Ms. Sherman, Now department chair. I still remember her Spanish idioms.

So if you're reading this, and you still have connections to the area, this probably isn't too surprising to you. For me, I haven't been back to the high school since 1996, and haven't thought about the teachers (except perhaps once or twice in passing) since about then. In fact, I rarely open my year books. I did so today, and was surprised by the lack of signatures on my junior and senior yearbooks. Did I really have so few friends? Maybe that's why I haven't gone back down memory lane before now....

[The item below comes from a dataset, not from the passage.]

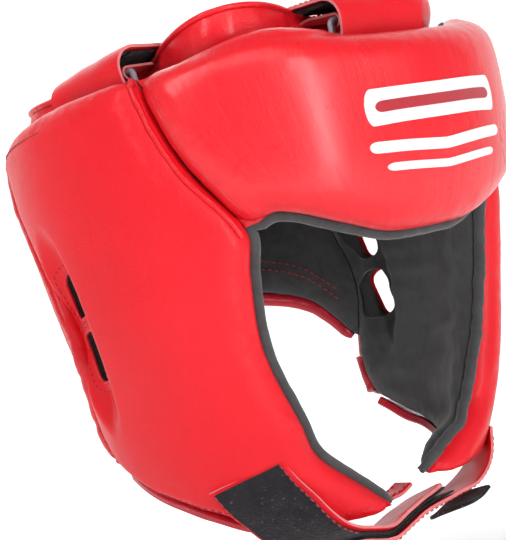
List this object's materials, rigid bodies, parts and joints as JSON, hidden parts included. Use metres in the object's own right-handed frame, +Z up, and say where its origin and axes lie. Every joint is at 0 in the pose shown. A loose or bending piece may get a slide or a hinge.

And now I'm going to go back to my fast. Maybe. After I figure out whatever happened to that old abandoned house on Lantern Road.

1 comment:

BriteLady said...

I always wish I had more time to let my brain relax. I typically pick up the kids from school and after being at work all day and then in the car for an hour (while the kids talk nonstop or fight with each other), I'm ready to just sit and stop thinking for a while (and for everyone around me to stop talking to me...I am such an introvert). Cleaning and organizing takes energy. Even if it's different energy from the day job, its still energy. And sometimes we just run low. There's nothing wrong with needing to relax :)

I haven't been on the school website for years (probably since before the 10 yr reunion however many years ago). Did you look up the new Fishers high school? Yes, there are now two of them (my baby sister is at the new one). They are really close together too--FHS is near 126 & Cumberland. Its possible some more familiar names moved over there. I'm kind of afraid to look.